New Zealand Prime Minister John Key has emerged the most liked and trusted politician in a recent poll. According to a Fairfax Media-Ipsos survey, 59.3 per cent of Kiwis say they like Mr Key, while 58.7 per cent say they trusted him.
Mr Key enjoys a strong lead ahead of his opponents as the most preferred prime minister with 51.2 per cent. Meanwhile, preference and trust in Labour party leader David Cunliffe appear to be roughly equal. About 18.2 per cent Kiwis prefer Mr Cunliffe as prime minister of New Zealand.
Conservative Party leader Colin Craig, Internet Party leader Kim Dotcom and Mana Party leader Hone Harawira were more disliked by Kiwis. The least trusted leaders were Dotcom and Harawira.
Media trainer to political leaders and veteran commentator Brian Edwards said a successful political leader needs to be liked and trusted by the public. He remarked that being likeable may be the biggest advantage of a politician.

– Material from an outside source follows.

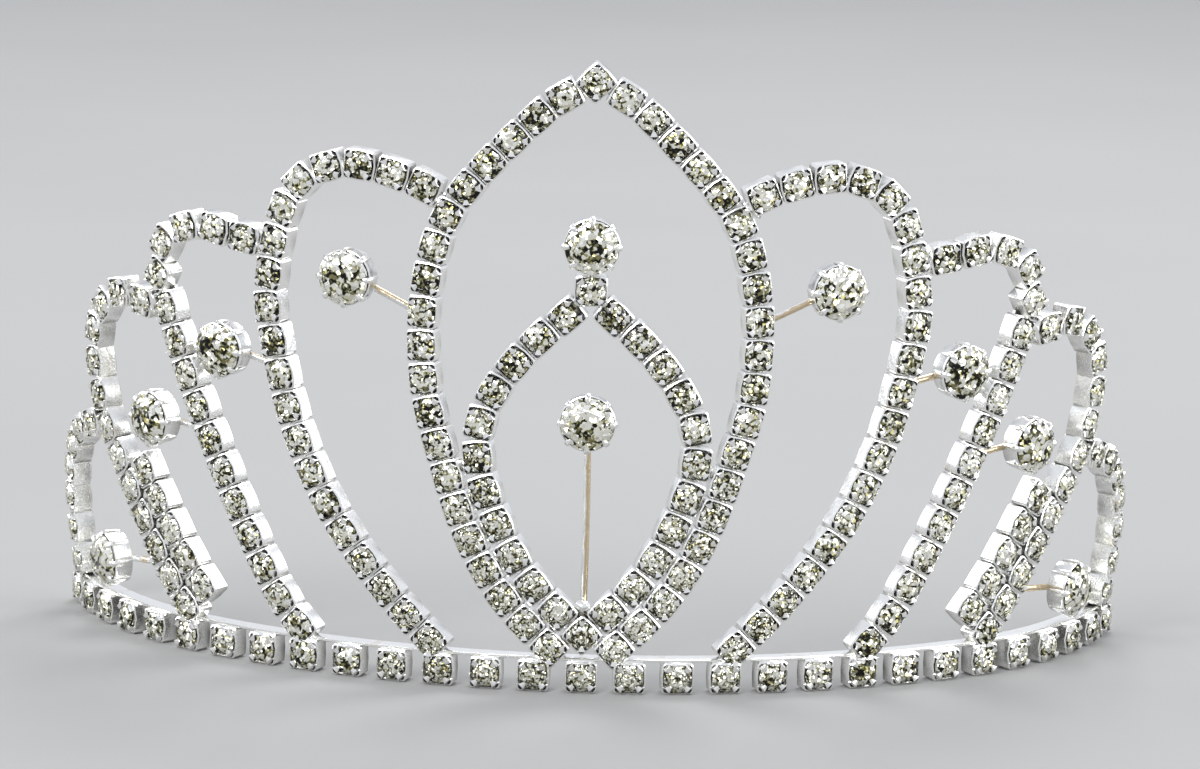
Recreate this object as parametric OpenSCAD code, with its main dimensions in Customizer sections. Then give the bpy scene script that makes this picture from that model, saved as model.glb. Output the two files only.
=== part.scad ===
// Pageant crown: rows of cup chain bent into ogives and hooked arches, soldered to one another
// and to a curved base band, with ten large round stones on wire stems.
// The crown stands on its band, with +Z up and its front towards -Y.
// Every row is drawn on the band's upright surface: s runs along the band from its centre, to the
// right, and h is the height.

/* [Band] */
// Radius of the band's front arc, at the middle of its cups
front_r = 90; // [84:1:100]
// Angle that the front arc turns on each side of the centre
front_turn = 32; // [28:1:35]
// Radius of the band's two side arcs
side_r = 50; // [46:1:56]
// Length of the band from its centre to each end
band_half = 88; // [87:0.5:91]
// Outward flare of the sides above the band, in mm for each mm of height
flare = 0.1; // [0:0.01:0.16]
// Length of a band cup along the band
band_cup_l = 4.2; // [4:0.1:4.6]
// Height of a band cup
band_cup_h = 4.2; // [4.1:0.05:4.4]
// Distance between the middles of two band cups
band_pitch = 6.3; // [6:0.1:6.8]
// Thickness of the strip that lies on the band cups and joins them
rail_h = 0.45; // [0.4:0.05:0.5]
// Width of that strip, from front to back
rail_w = 2.6; // [2.4:0.1:2.8]
// How far the strip reaches out behind the cups
rail_over = 0.4; // [0.3:0.05:0.5]
// How far the strip stands above the band cups
rail_up = 0.3; // [0.25:0.05:0.35]

/* [Cup chain] */
// Width of a cup across its row
cup_w = 4; // [3.9:0.05:4.1]
// Length of a cup along its row
cup_l = 4.05; // [3.9:0.05:4.1]
// Depth of a cup, from its back to its rim
cup_d = 3; // [2.8:0.1:3.2]
// Distance between the middles of two cups of a row
row_pitch = 4.35; // [4.3:0.05:4.5]
// Gap between two rows that run side by side
row_gap = 0.15; // [0.1:0.05:0.25]
// Thickness of a cup's floor
floor_t = 1.1; // [1:0.05:1.2]
// Width of the link between two cups
link_w = 2; // [1.6:0.1:2.4]
// Thickness of the link between two cups
link_t = 0.8; // [0.6:0.05:0.85]

/* [Stones] */
// Width of a small stone across its flats
stone_w = 3.4; // [3.2:0.05:3.45]
// Height of a small stone's crown, above its girdle
crown_h = 0.6; // [0.5:0.05:0.8]
// Depth of a small stone's pavilion, below its girdle
pavilion_h = 1.2; // [1:0.05:1.3]
// Width of a large stone across its flats
large_w = 6.3; // [6:0.1:6.6]
// Height of a large stone's crown
large_crown_h = 1.1; // [0.9:0.05:1.3]
// Depth of a large stone's pavilion
large_pavilion_h = 1.5; // [1.3:0.05:1.6]
// Clearance round every stone in its seat
clearance = 0.12; // [0.1:0.01:0.15]

/* [Settings and stems] */
// Wall of a large stone's setting
setting_t = 0.3; // [0.25:0.05:0.4]
// Width of a claw of a large setting
claw_w = 0.8; // [0.6:0.05:1]
// Thickness of such a claw
claw_t = 0.3; // [0.25:0.05:0.35]
// Diameter of the stem wire
stem_d = 0.9; // [0.8:0.05:1]

/* [Ogives] */
// Height of the outer ogive's tip cup, at its middle
ogive_h = 78.7; // [76:0.5:82]
// Half width of the outer ogive at its widest, at the middle of its row
ogive_reach = 21.4; // [20.5:0.1:22.5]
// Half width of the outer ogive at its foot
ogive_foot = 2.8; // [2.6:0.1:3.2]
// Height of the inner ogive's tip cup, at its middle
inner_h = 52.2; // [51:0.1:52.4]
// Half width of the inner ogive at its widest
inner_reach = 13.9; // [13.4:0.1:14.2]
// Height of the crotch, where the inner ogive leaves the outer one
crotch_h = 28; // [26:0.5:29]

/* [Arches] */
// Height of the first arch, beside the ogive
arch_1_h = 66.8; // [64:0.2:69]
// Farthest reach of the first arch along the band
arch_1_reach = 42.4; // [41.6:0.2:43.2]
// Place of the first arch's foot along the band
arch_1_foot = 18.2; // [17:0.2:20]
// Height of the second arch
arch_2_h = 57; // [55:0.2:59]
// Farthest reach of the second arch
arch_2_reach = 59.4; // [58.6:0.2:60.2]
// Place of the second arch's foot
arch_2_foot = 36.2; // [35:0.2:38]
// Height of the third arch
arch_3_h = 46.3; // [45:0.2:48]
// Farthest reach of the third arch
arch_3_reach = 73; // [72:0.2:74]
// Place of the third arch's foot
arch_3_foot = 54.2; // [53:0.2:55]
// Height of the top of the third arch's second row
arch_3_double_h = 25.8; // [25.4:0.1:26]
// Height of the fourth arch
arch_4_h = 27.4; // [26.5:0.1:28.5]
// Farthest reach of the fourth arch
arch_4_reach = 86.3; // [85.5:0.1:87]
// Distance of the fourth arch's foot from the band's end
arch_4_inset = 3.8; // [3.4:0.1:4.2]

/* [Large stones] */
// Height of the large stone on the inner ogive's tip
tip_stone_h = 57.9; // [57.5:0.1:60]
// Height of the large stone inside the inner ogive
centre_stone_h = 35.2; // [30:0.5:37]
// Place of the first arch's large stone along the band
large_1_s = 31.6; // [30:0.2:33]
// Height of the first arch's large stone
large_1_h = 52.2; // [48:0.2:56]
// Place of the second arch's large stone
large_2_s = 49.6; // [48.6:0.2:50]
// Height of the second arch's large stone
large_2_h = 41; // [39:0.2:44]
// Place of the third arch's large stone
large_3_s = 61.2; // [60.6:0.1:61.6]
// Height of the third arch's large stone
large_3_h = 30.3; // [30.2:0.1:31.4]
// Place of the fourth arch's large stone
large_4_s = 73; // [71:0.2:76]
// Height of the fourth arch's large stone
large_4_h = 9; // [8.9:0.1:13]

/* [Hidden] */

metal = "silver";
crystal = "gainsboro";

// Distance between the middles of two rows that run side by side
row_step = cup_w + row_gap;

// Sides of a stone and of its seat
facets = 8;
// Share of a stone's width that its table takes
table_share = 0.58;
// How far a stone's girdle lies below its cup's rim
girdle_drop = 0.3;
// How far soldered pieces bite into each other
bite = 0.3;
// Size of a blob of solder
solder = 1.6;
// Least distance from the middle of an arch's first cup to the row that the arch leaves
first_room = 0.92 * row_step;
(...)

In a reaction to the poll, Mr Edwards believes John Key being the most liked by the public will be a "big problem" to his opponents. It would be difficult to oppose someone who people like and think of as a friend or someone they know.
Mr Edwards said the prime minister has an easygoing manner and does not seem to take things seriously. His likeable personality and pleasant demeanor makes him approachable to people despite his avoidance of issues involving the SkyCity deal.
Compared to Mr Key, Mr Edwards said Mr Cunliffe does not strike him as an "easygoing, warm sort of character." The Labour leader may not be hated, but he does not enjoy the popularity that Mr Key has.
However, the results of the poll does not mean that Mr Cunliffe has no chance to become prime minister, but being not likeable enough like Mr Key will make the job difficult for him. Mr Edwards said it will be "extremely difficult" for Labour.
Despite losing to National's Mr Key in the poll, Mr Cunliffe's Labour trumps National as the political party best for families with a 54.4 per cent vote compared to National's 34.4 per cent.